La dernière attaque en date sur le sol camerounais, dans la nuit de lundi à mardi, a vu un groupe de combattants investir le village de Tchakamari.
"Ils ont tué 8 personnes, deux femmes et six hommes. Les hommes étaient des membres du comité de vigilance de Tchakamari", a affirmé à l'AFP un membre du comité de vigilance (milice d'autodéfense composée d'habitants) d'un village voisin, sous couvert d'anonymat.

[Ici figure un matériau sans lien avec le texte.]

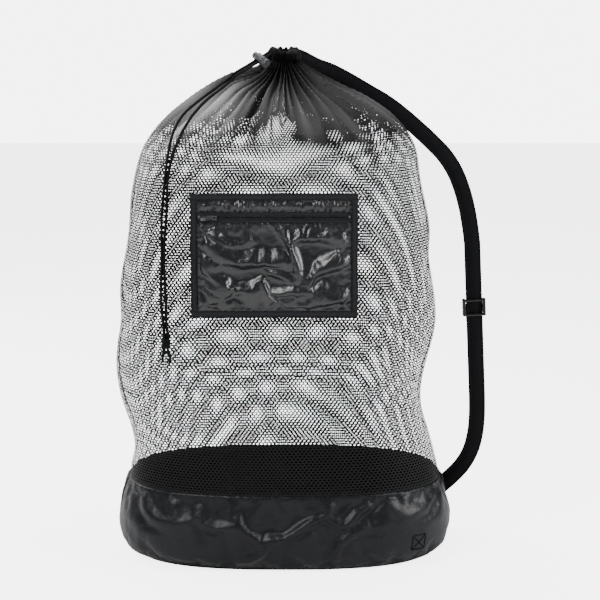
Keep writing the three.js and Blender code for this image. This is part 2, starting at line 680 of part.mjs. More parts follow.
// The pull hangs from a bar through the bail: a bar, two arms beside the bail, and a plate below.
function makePull() {
  const half = pull.width / 2;
  const low = pinMiddle - pull.thickness / 2;
  const armInner = slider.bailHalf + pull.clearance + 0.3;
  const left = bailMiddle - pull.thickness / 2;
  const bar = frontBox(left, left + pull.thickness, zipZ - half, zipZ + half, low, pull.thickness);
  const right = bailMiddle + pull.length;
  const arms = [[armInner, half], [-half, -armInner]].map(([from, to]) =>
    frontBox(left, bailMiddle + pull.armLength, zipZ + from, zipZ + to, low, pull.thickness));
  const plate = frontBox(bailMiddle + pull.plateFrom, right, zipZ - half, zipZ + half, low, pull.thickness);
  return joined(bar, ...arms, plate);
}

add("zip_slider", "metal", makeSlider());
add("zip_pull", "metal", makePull());

// ---- shoulder strap ------------------------------------------------------------------------------------

const toVector = (list) => new THREE.Vector3(...list);

// A place on the strap's back face: across its width, and out towards the front of the bag.
function strapPlace(point, way) {
  const across = way.clone().cross(new THREE.Vector3(0, 1, 0)).normalize();
  return { point, across, out: way.clone().cross(across).normalize(), way };
}

function curvePlaces(lists, steps) {
  const curve = new THREE.CatmullRomCurve3(lists.map(toVector), false, "centripetal");
  const places = [];
  for (let i = 0; i <= steps; i += 1) {
    places.push(strapPlace(curve.getPointAt(i / steps), curve.getTangentAt(i / steps)));
  }
  return places;
}

// The same place moved along the strap and outwards.
function movedPlace(place, along, out) {
  const point = place.point.clone().addScaledVector(place.way, along).addScaledVector(place.out, out);
  return { ...place, point };
}

// Half a turn round a bar, with the band's near face on it: from the out side, by the way side, to the back.
function turnPlaces(place, radius, wayRound) {
  return [90, 54, 18, -18, -54, -90].map(THREE.MathUtils.degToRad).map((turn) => {
    const out = place.way.clone().multiplyScalar(wayRound * Math.cos(turn));
    out.addScaledVector(place.out, Math.sin(turn));
    return { ...place, point: place.point.clone().addScaledVector(out, radius), out };
  });
}

const footPlaces = curvePlaces([strapStraight.bottom, ...strapFoot], 12);
const lastFoot = footPlaces[footPlaces.length - 1];
const ringRadius = ring.bar * Math.SQRT1_2 + ring.clearance;
const upperBar = movedPlace(lastFoot, ring.fromFoot, -ringRadius);
const lowerBar = movedPlace(upperBar, ring.opening + ring.bar, 0);
const ringFrame = placeOn(lastFoot.across, lastFoot.way, lastFoot.out.clone().negate(),
  movedPlace(upperBar, (ring.opening + ring.bar) / 2, 0).point);
const shoulderPlaces = curvePlaces([...strapStart, ...strapShoulder, ...strapSide, strapStraight.top], 26);

add("strap_webbing", "webbing",
  bandGeometry([...shoulderPlaces, ...footPlaces, ...turnPlaces(upperBar, ringRadius, 1)],
    webbing.width, webbing.thickness));

// The adjuster's bars: two in front of the strap and one behind, which holds the strap's returning end.
const straightTop = toVector(strapStraight.top);
const straightWay = toVector(strapStraight.bottom).sub(straightTop).normalize();
const adjusterPoint = straightTop.clone().addScaledVector(straightWay, adjusterAlong);
const adjusterPlace = strapPlace(adjusterPoint, straightWay);
const barRadius = adjuster.bar * Math.SQRT1_2 + ring.clearance;
const centreDepth = layerGap + webbing.thickness + barRadius;
const centreBar = movedPlace(adjusterPlace, 0, -centreDepth);

// The strap's returning layer: from behind the ring up to the adjuster, round its centre bar and a little
// back.
function makeReturnWeb() {
  const places = [movedPlace(upperBar, -gap, -ringRadius - webbing.thickness)];
  footPlaces.slice(1).reverse().forEach((place, i) => {
    const spread = Math.max(0, 1 - (i + 1) / 5) * (2 * ringRadius - layerGap);
    places.push(movedPlace(place, 0, -layerGap - spread - webbing.thickness));
  });
  const straight = strapPlace(footPlaces[0].point, straightWay);
  places.push(movedPlace(straight, 0, -layerGap - webbing.thickness));
  const turned = turnPlaces(centreBar, barRadius, -1);
  const tail = turned[turned.length - 1];
  const tailOut = barRadius * 2 - gap;
  const end = movedPlace(tail, strapTail.far, 0);
  end.point.addScaledVector(centreBar.out, tailOut);
  places.push(...turned, movedPlace(tail, strapTail.near, 0), end);
  return bandGeometry(places, webbing.width, webbing.thickness);
}
add("strap_return_web", "webbing", makeReturnWeb());

// A box in the adjuster's frame: across, along and out, each from low to high.
function adjusterBox(across, along, out) {
  const box = boxGeometry([across[0], along[0], out[0]], [across[1], along[1], out[1]]);
  const back = adjusterPlace.out.clone();
  const up = adjusterPlace.way.clone().negate();
  return box.applyMatrix4(placeOn(adjusterPlace.across, up, back, adjusterPlace.point));
}

function makeAdjuster() {
  const halfWidth = adjuster.width / 2;
  const halfHeight = adjuster.height / 2;
  const opening = webbing.width / 2 + adjuster.clearance;
  const clear = webbing.thickness + adjuster.clearance;
  const front = [clear, clear + adjuster.bar];
  const back = -centreDepth - adjuster.bar / 2;
  const sides = [[-halfWidth, -opening], [opening, halfWidth]].map((across) =>
    adjusterBox(across, [-halfHeight, halfHeight], [back, front[1]]));
  const between = [adjuster.sink - halfWidth, halfWidth - adjuster.sink];
  const bars = [1, -1].map((side) => {
    const along = [side * halfHeight, side * (halfHeight - adjuster.bar)].sort((a, b) => a - b);
    return adjusterBox(between, along, front);
  });
  const centre = adjusterBox(between, [-adjuster.bar / 2, adjuster.bar / 2], [back, back + adjuster.bar]);
  return joined(...sides, ...bars, centre);
}
add("strap_adjuster", "plastic", makeAdjuster());

function makeRing() {
  const halfWidth = webbing.width / 2 + ring.clearance + ring.bar;
  const halfHeight = ring.opening / 2 + ring.bar;
  const outline = roundedRectangle(halfWidth, halfHeight, ring.bar).map(([x, y]) => new THREE.Vector2(x, y));
  const hole = roundedRectangle(halfWidth - ring.bar, ring.opening / 2, 1)
    .map(([x, y]) => new THREE.Vector2(x, y));
  const shape = new THREE.Shape(outline);
  shape.holes.push(new THREE.Path(hole));
  return new THREE.ExtrudeGeometry(shape, { depth: ring.bar, bevelEnabled: false })
    .translate(0, 0, -ring.bar / 2).applyMatrix4(ringFrame);
}
add("strap_ring", "plastic", makeRing());

// The ring's tab: a folded strip round the lower bar, both ends running in to the band it is sewn to.
function makeRingTab() {
  const { across, way, out } = lowerBar;
  const turned = (direction) => direction.clone().applyAxisAngle(across, ringTab.turn);
  const place = { point: lowerBar.point, across, way: turned(way), out: turned(out) };
  const round = turnPlaces(place, ringRadius, -1);
  const ends = [round[0], round[round.length - 1]].map((end) => ({ ...end, point: end.point.clone()
    .addScaledVector(place.way, ringTab.reach) }));
  const strip = bandGeometry([ends[0], ...round, ends[1]], webbing.width, ringTab.thickness);
  return cut(strip, ringShell(bandRows, -gap, 90));
}
add("strap_ring_tab", "webbing", makeRingTab());

// ---- strap anchor on the base --------------------------------------------------------------------------

// The stitched square's middle on the band, and its frame.
function anchorFrame() {
  const right = outlineAt(bandOutline, boxStitch.middleZ)[1];
  const turn = -Math.acos((boxStitch.middleX / right) ** (bodySquareness / 2));
  const out = bagNormal(turn, boxStitch.middleZ);
  const across = new THREE.Vector3(0, 0, 1).cross(out).normalize();
  return placeOn(across, out.clone().cross(across), out, bagPoint(turn, boxStitch.middleZ));
}

// What of a shape, drawn on the band, lies between two depths under its surface.
function onBand(drawing, outerDepth, innerDepth) {
  const shell = solidOf(ringShell(bandRows, outerDepth, innerDepth));
  return geometryOf(solidOf(drawing.applyMatrix4(anchorFrame())).intersect(shell));
}

function makeBoxStitch() {
  const { size, thread } = boxStitch;
  const bar = (length, angle, x, y) =>
    new THREE.BoxGeometry(length, thread, 30).rotateZ(THREE.MathUtils.degToRad(angle)).translate(x, y, 0);
  const half = size / 2;
  const side = size + thread;
  const bars = [
    bar(side, 0, 0, half), bar(side, 0, 0, -half), bar(side, 90, half, 0), bar(side, 90, -half, 0),
  ];
  const diagonal = size * Math.SQRT2;
  return joined(...bars, bar(diagonal, 45, 0, 0), bar(diagonal, -45, 0, 0));
}
const stitchDepth = -gap - boxStitch.proud;
add("box_x_stitch", "thread", onBand(makeBoxStitch(), stitchDepth, -gap));
const patch = new THREE.BoxGeometry(anchorPatch.size, anchorPatch.size, 30);
add("strap_anchor_patch", "webbing", onBand(patch, tapeDepth, tapeDepth + anchorPatch.thickness));

export default bag;
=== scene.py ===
import bpy
import bmesh
import math
import numpy as np
from mathutils import Matrix, Vector, noise
from mathutils.bvhtree import BVHTree


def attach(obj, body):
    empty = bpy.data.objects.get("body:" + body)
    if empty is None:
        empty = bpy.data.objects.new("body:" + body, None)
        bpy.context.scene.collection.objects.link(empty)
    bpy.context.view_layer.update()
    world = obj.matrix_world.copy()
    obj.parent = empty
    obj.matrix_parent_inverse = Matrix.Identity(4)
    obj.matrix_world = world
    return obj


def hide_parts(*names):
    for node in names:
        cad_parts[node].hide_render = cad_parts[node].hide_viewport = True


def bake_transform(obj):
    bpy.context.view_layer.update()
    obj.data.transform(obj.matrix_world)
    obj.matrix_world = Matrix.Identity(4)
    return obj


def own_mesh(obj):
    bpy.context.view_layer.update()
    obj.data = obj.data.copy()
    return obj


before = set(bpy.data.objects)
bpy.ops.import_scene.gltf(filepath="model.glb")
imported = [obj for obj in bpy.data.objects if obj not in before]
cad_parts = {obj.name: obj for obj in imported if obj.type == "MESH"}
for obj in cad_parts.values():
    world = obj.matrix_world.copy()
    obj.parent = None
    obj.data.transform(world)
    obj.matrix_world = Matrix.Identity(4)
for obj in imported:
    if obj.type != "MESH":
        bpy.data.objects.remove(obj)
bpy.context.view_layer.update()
print("frame loaded:", len(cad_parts), "nodes")

mm = 0.001

# ---- camera, light and floor ----

view = {
    "target": (0.028, 0.0, 0.458),
    "distance": 3.4,
    "elevation": math.radians(10.8),
    "seenWidth": 1.08,  # metres across the frame at the target
}


def makeCamera():
    camera = bpy.data.cameras.new("viewCamera")
    camera.sensor_width = 36
    camera.lens = camera.sensor_width * view["distance"] / view["seenWidth"]
    holder = bpy.data.objects.new("viewCamera", camera)
    bpy.context.scene.collection.objects.link(holder)
    target = Vector(view["target"])
    away = Vector((0, -math.cos(view["elevation"]), math.sin(view["elevation"])))
    holder.location = target + away * view["distance"]
    holder.rotation_euler = (-away).to_track_quat("-Z", "Y").to_euler()
    bpy.context.scene.camera = holder


studio = {
    "lamps": {
        "keyLight": {"place": (-1.7, -2.0, 2.5), "size": 1.3, "power": 95},
        "sideLight": {"place": (2.4, -1.0, 1.3), "size": 1.1, "power": 75},
        "topLight": {"place": (0.0, 0.6, 2.9), "size": 2.0, "power": 60},
        "rimLight": {"place": (-2.0, 1.4, 1.4), "size": 1.4, "power": 55},
    },
    "aim": (0, 0, 0.45),
    "worldLight": 0.15,
    "worldSeen": 6.0,
    "floorSize": 14.0,
    "floorGlow": 4.2,  # seen by the camera only
    "floorDrop": 0.0008,
}


def makeLights():
    for name, facts in studio["lamps"].items():
        lamp = bpy.data.lights.new(name, "AREA")
        lamp.size = facts["size"]
        lamp.energy = facts["power"]
        holder = bpy.data.objects.new(name, lamp)
        bpy.context.scene.collection.objects.link(holder)
        holder.location = facts["place"]
        way = Vector(studio["aim"]) - Vector(facts["place"])
        holder.rotation_euler = way.to_track_quat("-Z", "Y").to_euler()
    world = bpy.data.worlds.new("studioWorld")
    bpy.context.scene.world = world
    world.use_nodes = True
    tree = world.node_tree
    background = tree.nodes["Background"]
    background.inputs["Color"].default_value = (1, 1, 1, 1)
    path = tree.nodes.new("ShaderNodeLightPath")
    span = tree.nodes.new("ShaderNodeMapRange")
    span.inputs["To Min"].default_value = studio["worldLight"]
    span.inputs["To Max"].default_value = studio["worldSeen"]
    tree.links.new(path.outputs["Is Camera Ray"], span.inputs["Value"])
    tree.links.new(span.outputs["Result"], background.inputs["Strength"])


# ---- node helpers ----

def newMaterial(name):
    material = bpy.data.materials.new(name)
    material.use_nodes = True
    tree = material.node_tree
    shader = tree.nodes["Principled BSDF"]
    return material, tree, shader


def addNode(tree, kind, values=None, **settings):
    node = tree.nodes.new(kind)
    for key, value in settings.items():
        setattr(node, key, value)
    for key, value in (values or {}).items():
        node.inputs[key].default_value = value
    return node


def wire(tree, source, target):
    tree.links.new(source, target)


def groupSockets(tree, inputs, outputs):
    kinds = {"color": "NodeSocketColor", "value": "NodeSocketFloat", "vector": "NodeSocketVector"}
    for name, kind, start in inputs:
        socket = tree.interface.new_socket(name=name, in_out="INPUT", socket_type=kinds[kind])
        if start is not None:
            socket.default_value = start
    for name, kind in outputs:
        tree.interface.new_socket(name=name, in_out="OUTPUT", socket_type=kinds[kind])
    return tree.nodes.new("NodeGroupInput"), tree.nodes.new("NodeGroupOutput")


def mathNode(tree, operation, first, second=None, third=None):
    node = addNode(tree, "ShaderNodeMath", operation=operation)
    for slot, value in enumerate((first, second, third)):
        if value is None:
            continue
        if isinstance(value, (int, float)):
            node.inputs[slot].default_value = value
        else:
            wire(tree, value, node.inputs[slot])
    return node.outputs[0]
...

"Ils ont pris 135 personnes et sont partis avec elles. Ce sont les habitants du village qui ont compté le nombre de personnes enlevées. Ils ont brûlé beaucoup de maisons", a-t-il ajouté. Ce bilan a été confirmé par une source policière.
Mercredi, le ministre camerounais de la Communication, Issa Tchiroma Bakary, porte-parole du gouvernement, a par ailleurs rapporté sur la radio d'Etat l'interpellation la semaine dernière dans l'Extrême-Nord de "deux jeunes filles âgées respectivement de 19 et 21 ans (...) en possession de deux sacs à main contenant des engins explosifs".
Face à cette situation de plus en plus instable, Yaoundé a annoncé l'envoi dans le lointain Extrême-Nord de 2.000 soldats supplémentaires.